What is Dead Stock?
Part of the inventory management process is determining what is dead stock and how to minimize it. Dead stock inventory is inventory that can’t be moved, either because it became obsolete, expired or demand diminished. It is extra inventory that goes above and beyond the amount you would choose to keep on hand for safety stock. Some industries face a bigger problem with deadstock inventory eating into their profits; it’s prudent to look for ways to reduce or avoid it.
What does deadstock mean for your business?
If you can’t unload excess inventory, dead stock can cost your business money several ways:
- Inventory you can’t move takes up room on your shelves, costing you dollars in storage fees.
- Most of the time, dead stock results in lost profits. But if you must discard goods because they are no longer good to sell (expired), then you can also lose on your initial inventory investment.
What should you do with dead stock?
The way to alleviate the problem will depend on what kind of dead stock you have. For example, if your deadstock item is a spoiled gallon of milk, you have no choice but to throw it away. Dead stock inventory management depends on your industry and nature of your products.

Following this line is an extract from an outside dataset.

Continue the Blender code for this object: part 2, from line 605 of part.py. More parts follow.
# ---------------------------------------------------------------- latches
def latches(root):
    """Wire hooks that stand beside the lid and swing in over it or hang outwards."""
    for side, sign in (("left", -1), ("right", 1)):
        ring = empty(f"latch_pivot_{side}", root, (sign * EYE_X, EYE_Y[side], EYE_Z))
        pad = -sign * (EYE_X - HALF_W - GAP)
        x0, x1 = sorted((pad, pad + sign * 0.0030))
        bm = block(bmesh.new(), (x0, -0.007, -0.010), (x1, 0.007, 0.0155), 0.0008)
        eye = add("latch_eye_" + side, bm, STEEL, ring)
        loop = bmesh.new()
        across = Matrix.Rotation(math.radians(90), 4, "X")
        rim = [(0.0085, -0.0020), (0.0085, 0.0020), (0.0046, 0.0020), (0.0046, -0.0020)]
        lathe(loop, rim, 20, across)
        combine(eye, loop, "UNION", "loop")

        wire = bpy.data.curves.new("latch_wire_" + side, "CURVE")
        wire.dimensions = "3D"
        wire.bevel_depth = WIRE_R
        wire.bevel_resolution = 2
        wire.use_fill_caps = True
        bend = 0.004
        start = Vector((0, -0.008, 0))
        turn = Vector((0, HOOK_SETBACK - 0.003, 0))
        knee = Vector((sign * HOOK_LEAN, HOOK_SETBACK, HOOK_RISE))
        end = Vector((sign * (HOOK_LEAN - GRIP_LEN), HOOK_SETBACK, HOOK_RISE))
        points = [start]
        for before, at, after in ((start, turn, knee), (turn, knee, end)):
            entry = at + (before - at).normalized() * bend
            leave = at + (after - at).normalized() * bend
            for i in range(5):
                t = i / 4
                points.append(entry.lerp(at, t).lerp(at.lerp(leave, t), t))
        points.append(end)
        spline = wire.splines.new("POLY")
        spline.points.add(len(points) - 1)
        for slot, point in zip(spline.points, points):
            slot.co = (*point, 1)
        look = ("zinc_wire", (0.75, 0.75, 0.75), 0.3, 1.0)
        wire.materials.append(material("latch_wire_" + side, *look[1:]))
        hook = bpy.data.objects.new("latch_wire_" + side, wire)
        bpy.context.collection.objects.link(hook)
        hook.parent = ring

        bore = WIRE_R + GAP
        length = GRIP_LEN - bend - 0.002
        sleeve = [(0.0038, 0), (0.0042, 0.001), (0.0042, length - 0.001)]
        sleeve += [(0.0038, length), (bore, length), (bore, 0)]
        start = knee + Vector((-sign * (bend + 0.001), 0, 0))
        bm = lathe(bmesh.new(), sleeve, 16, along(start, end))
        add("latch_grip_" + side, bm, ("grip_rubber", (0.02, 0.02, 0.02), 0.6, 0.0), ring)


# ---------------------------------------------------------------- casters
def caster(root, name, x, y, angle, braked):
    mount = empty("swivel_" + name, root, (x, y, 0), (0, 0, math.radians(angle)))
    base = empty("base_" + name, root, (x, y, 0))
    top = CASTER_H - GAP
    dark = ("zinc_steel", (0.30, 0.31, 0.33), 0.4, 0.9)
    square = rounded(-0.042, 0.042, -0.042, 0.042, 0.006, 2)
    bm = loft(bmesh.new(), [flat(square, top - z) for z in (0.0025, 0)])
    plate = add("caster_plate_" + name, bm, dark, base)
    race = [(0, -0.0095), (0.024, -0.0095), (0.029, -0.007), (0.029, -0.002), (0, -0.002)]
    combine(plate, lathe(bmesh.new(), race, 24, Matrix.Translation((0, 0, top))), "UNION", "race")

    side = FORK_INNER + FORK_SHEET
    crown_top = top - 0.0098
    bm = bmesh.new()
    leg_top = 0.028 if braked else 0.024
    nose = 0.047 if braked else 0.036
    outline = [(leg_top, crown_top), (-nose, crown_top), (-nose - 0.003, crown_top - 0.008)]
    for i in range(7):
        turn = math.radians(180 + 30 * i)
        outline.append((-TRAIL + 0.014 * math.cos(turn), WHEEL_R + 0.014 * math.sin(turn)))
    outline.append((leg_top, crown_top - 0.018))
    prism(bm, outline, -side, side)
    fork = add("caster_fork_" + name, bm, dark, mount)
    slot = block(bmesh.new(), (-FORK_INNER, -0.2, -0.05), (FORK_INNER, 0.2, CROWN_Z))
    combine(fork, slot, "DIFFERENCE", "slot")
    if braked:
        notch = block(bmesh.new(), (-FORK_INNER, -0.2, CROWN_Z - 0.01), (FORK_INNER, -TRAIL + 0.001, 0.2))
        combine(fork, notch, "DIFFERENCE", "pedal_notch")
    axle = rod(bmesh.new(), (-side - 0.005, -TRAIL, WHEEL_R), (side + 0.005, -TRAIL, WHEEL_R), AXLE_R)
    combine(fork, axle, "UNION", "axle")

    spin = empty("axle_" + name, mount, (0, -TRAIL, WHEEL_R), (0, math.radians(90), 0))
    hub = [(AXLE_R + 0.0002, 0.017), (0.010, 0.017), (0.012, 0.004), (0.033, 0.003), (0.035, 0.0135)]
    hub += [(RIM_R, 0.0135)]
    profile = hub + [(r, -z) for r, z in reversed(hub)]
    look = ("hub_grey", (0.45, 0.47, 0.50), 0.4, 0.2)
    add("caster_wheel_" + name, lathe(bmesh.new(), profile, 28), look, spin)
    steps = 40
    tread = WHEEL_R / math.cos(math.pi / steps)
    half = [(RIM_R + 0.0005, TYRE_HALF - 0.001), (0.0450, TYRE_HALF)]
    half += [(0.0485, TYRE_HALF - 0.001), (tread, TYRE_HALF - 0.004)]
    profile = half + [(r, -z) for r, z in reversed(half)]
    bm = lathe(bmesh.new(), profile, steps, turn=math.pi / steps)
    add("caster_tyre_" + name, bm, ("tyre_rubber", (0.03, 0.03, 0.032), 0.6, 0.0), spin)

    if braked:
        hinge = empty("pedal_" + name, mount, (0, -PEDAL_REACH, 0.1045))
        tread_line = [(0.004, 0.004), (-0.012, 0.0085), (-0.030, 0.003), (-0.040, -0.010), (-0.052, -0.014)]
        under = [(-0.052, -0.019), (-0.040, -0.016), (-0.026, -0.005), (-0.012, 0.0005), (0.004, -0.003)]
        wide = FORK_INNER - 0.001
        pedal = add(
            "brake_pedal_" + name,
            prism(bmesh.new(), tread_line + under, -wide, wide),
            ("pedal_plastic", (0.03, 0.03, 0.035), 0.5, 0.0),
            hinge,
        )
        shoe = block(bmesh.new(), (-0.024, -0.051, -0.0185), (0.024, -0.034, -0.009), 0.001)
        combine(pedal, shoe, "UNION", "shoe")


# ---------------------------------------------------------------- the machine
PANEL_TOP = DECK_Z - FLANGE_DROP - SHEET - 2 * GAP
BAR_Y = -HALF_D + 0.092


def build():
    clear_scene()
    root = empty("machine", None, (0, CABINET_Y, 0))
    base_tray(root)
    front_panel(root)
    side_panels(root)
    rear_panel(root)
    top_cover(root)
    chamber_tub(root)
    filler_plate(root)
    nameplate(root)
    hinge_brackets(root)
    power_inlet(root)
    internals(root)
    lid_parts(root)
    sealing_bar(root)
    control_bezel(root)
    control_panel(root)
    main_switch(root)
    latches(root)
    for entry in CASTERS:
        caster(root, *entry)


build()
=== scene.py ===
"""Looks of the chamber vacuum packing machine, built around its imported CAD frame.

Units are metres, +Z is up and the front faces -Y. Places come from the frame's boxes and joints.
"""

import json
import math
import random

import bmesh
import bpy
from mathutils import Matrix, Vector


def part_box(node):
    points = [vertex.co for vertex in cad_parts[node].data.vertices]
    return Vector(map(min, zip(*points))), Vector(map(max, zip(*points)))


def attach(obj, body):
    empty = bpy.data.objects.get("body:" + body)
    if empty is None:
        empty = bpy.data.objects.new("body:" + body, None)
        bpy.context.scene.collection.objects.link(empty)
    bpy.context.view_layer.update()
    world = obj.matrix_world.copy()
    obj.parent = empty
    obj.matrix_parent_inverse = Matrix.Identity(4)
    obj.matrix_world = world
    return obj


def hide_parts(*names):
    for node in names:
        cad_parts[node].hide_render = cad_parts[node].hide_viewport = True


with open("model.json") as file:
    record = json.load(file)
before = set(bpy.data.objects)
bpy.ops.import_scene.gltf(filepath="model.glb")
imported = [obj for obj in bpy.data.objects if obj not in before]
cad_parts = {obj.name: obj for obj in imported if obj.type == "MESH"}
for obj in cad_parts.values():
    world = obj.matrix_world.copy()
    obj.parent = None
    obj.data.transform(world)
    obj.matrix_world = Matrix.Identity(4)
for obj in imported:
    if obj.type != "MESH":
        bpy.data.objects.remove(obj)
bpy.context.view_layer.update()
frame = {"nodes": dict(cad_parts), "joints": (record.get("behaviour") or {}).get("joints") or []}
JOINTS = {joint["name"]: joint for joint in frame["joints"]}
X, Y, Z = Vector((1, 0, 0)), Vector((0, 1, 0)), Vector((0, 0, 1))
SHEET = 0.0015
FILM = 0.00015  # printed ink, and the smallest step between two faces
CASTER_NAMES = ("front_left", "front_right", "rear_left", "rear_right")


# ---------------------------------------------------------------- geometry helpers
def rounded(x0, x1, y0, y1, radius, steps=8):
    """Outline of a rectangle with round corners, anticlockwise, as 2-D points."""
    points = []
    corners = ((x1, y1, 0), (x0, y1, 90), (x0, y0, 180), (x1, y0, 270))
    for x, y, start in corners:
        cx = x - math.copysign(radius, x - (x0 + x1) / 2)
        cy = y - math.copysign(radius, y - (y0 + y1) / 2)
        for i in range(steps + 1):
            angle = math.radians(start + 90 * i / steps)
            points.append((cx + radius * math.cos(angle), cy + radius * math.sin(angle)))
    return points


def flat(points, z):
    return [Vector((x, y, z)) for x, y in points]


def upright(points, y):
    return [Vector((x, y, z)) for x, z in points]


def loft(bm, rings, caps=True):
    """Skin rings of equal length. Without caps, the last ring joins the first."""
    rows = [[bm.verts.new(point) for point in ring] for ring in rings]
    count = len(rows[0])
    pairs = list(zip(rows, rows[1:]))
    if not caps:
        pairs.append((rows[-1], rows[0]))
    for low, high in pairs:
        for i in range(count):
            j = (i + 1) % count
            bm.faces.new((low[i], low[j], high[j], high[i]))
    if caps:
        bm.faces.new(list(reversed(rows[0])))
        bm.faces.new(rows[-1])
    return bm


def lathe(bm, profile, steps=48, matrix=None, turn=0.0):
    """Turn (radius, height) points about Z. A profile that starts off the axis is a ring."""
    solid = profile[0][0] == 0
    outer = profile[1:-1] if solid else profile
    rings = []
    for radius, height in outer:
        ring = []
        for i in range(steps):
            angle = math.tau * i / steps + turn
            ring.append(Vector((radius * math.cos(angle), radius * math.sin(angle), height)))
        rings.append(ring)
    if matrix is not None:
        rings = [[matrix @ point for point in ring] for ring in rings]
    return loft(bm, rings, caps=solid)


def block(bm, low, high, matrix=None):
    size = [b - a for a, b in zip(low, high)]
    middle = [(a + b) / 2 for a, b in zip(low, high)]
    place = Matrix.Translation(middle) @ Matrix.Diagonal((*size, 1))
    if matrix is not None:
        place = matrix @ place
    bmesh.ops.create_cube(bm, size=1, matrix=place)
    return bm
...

- Expired goods – these types of products may be food items, chemical, pharmaceuticals, or cosmetics. Since they must be consumed before the expiration date, when they are still on your shelves after said expiration date, they are no longer saleable. The best way to handle this type of deadstock is to work to prevent it. One effective way to reduce perishable dead stock inventory is to track it with lot tracking capabilities, easily handled with SOS Inventory software. Lot tracking allows you to log each material by expiration date and locate it wherever it may be in its life cycle so you can ensure you are always moving first in first out to deliver fresh items to your customers.

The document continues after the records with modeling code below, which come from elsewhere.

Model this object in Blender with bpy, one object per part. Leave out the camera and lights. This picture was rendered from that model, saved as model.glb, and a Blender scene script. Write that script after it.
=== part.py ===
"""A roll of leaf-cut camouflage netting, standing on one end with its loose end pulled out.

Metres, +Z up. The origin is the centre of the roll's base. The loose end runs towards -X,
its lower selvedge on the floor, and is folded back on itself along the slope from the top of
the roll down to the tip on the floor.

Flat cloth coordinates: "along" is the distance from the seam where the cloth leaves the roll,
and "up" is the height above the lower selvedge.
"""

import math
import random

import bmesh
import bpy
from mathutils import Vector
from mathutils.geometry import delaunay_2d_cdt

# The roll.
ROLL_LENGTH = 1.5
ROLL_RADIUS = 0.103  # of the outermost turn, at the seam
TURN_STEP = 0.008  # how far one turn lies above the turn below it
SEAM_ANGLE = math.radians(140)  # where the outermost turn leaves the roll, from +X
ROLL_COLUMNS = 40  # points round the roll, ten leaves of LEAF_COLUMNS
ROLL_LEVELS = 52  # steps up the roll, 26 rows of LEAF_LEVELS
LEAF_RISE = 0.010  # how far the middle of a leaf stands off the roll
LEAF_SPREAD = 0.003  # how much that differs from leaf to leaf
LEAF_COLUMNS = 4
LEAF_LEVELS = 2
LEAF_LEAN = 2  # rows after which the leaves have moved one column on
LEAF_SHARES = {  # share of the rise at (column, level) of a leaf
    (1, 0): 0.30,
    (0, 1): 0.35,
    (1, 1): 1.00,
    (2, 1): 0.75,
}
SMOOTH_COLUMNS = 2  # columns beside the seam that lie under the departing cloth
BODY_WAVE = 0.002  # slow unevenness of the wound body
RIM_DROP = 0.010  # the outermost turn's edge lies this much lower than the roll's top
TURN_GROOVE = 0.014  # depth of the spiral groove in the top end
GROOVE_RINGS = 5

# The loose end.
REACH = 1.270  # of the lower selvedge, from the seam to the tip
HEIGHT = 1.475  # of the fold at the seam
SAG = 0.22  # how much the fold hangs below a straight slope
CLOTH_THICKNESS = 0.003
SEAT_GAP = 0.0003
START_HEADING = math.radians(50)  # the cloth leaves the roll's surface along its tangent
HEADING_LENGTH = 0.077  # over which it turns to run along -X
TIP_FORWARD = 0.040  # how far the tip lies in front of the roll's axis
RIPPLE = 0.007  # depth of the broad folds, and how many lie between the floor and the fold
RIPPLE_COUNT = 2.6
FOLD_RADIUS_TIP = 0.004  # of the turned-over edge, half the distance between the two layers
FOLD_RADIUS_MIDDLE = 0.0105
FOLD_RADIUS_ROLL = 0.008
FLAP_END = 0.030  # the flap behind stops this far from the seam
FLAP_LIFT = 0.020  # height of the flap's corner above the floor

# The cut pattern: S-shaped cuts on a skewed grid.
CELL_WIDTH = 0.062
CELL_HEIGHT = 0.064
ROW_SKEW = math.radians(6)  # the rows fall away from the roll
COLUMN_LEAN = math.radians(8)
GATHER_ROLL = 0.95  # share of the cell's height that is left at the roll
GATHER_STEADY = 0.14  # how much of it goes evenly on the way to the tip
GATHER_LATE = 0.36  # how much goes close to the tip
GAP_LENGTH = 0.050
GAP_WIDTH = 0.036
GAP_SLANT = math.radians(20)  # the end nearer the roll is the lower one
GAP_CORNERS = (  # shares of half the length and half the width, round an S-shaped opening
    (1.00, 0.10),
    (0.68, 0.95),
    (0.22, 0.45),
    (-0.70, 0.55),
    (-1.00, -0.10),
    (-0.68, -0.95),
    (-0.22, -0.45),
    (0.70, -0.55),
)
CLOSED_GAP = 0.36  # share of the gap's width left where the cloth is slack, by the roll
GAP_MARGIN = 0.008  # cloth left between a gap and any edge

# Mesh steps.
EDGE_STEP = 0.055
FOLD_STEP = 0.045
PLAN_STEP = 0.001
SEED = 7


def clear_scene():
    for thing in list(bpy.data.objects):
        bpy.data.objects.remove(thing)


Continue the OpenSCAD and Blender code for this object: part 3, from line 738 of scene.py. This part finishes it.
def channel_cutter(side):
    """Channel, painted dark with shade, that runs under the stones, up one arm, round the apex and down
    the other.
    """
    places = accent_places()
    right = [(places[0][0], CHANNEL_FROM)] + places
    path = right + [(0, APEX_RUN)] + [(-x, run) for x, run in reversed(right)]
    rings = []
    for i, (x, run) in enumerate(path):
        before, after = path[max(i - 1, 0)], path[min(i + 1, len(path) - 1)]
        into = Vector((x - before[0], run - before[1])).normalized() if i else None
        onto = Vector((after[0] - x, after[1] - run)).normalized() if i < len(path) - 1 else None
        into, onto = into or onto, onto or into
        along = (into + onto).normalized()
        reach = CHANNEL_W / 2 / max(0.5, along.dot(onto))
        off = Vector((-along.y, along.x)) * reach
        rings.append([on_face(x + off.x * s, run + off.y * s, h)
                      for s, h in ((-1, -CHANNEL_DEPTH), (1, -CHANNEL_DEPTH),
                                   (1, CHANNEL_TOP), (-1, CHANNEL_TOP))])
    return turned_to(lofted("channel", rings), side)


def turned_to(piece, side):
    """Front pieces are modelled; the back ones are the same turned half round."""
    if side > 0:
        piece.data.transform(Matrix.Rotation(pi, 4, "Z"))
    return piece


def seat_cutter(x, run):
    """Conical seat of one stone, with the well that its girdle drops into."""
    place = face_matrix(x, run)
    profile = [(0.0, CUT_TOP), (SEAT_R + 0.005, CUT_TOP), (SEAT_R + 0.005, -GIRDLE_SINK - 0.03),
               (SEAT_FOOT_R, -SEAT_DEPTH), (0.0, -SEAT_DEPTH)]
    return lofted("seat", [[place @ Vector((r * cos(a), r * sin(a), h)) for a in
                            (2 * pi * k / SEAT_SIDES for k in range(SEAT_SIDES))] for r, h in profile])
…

- Obsolete inventory – if you’re in the furniture or clothing business, your inventory is passe within a few short months. Although it doesn’t spoil, once the fashions change, you won’t be able to get full price for your inventory. Your best bet is to offer it at a discount or offload it to a discount warehouse at a lower price. The longer this inventory is retained, the more it decreases in value; therefore, unloading it at a discount rate will bring in more money than holding on to it.
- Overages – perhaps you just have more inventory than you can move and it’s taking up space in your warehouse. One way to move it is to offer a volume discount to your distributors and wholesalers.
When Should You Label Dead Stock as Dead Stock?
There are several factors that companies should consider when determining at what point stock becomes dead stock. These include:
1. Sales Velocity
One of the most important factors to consider when determining dead stock is sales velocity. Sales velocity refers to the rate at which a product is selling. Products with a high sales velocity are those that are selling quickly and consistently, while products with a low sales velocity are those that are selling slowly or inconsistently.
To determine sales velocity, companies should track sales data over time and analyze trends in sales volume. If a product’s sales velocity is consistently low over an extended period of time, it may be an indication that the product has become dead stock.
2. Seasonality
Another factor to consider when determining dead stock is seasonality. Some products may be popular only during certain times of the year, such as holiday-themed items or seasonal clothing. If a product is not selling during its peak season, it may be an indication that it has become dead stock.
3. Shelf Life
Products that have a limited shelf life, such as perishable goods or products with expiration dates, should be closely monitored to ensure that they are not becoming dead stock. Once these products reach their expiration date or go bad, they can no longer be sold and become a loss for the business.
4. Trends and Consumer Preferences
Consumer preferences and trends can change quickly, and businesses need to stay on top of these changes to ensure that their inventory is up-to-date. Products that were once popular may become outdated or less desirable over time, and businesses should be prepared to adapt to these changes.
5. Sales and Marketing Efforts
Finally, businesses should consider their sales and marketing efforts when determining at what point stock becomes dead stock. If a product is not selling, it may be an indication that the product is not being promoted effectively or that there are issues with the pricing or packaging.
Even smart inventory planning can sometimes go awry. If forecasts indicate demand for a specific quantity of goods, but then demand drops for some reason, i.e., economic or health disasters change the course of consumer buying habits, you could end up with more inventory than you are able to sell.
We live in extraordinary times when something unexpected lurks just around the corner. While you can’t control the circumstances outside your business, you can do your due diligence to optimize your business to reduce waste and profit loss.
If demand slows down, you may need to adjust your purchase order behavior to adapt. Reorder points should be periodically recalculated to keep ordering in check with consumer demand.
What is dead stock doing in your inventory if not eating up your profits? You can, indeed, get it under better control by managing your inventory with SOS Inventory. With SOS Inventory, you will always know how much inventory you have on hand in all stages of production. You can run product reports to find out a wide variety of details about performance at any stage of the game.
Being proactive in managing your inventory will help to reduce dead stock and keep more money in your pockets.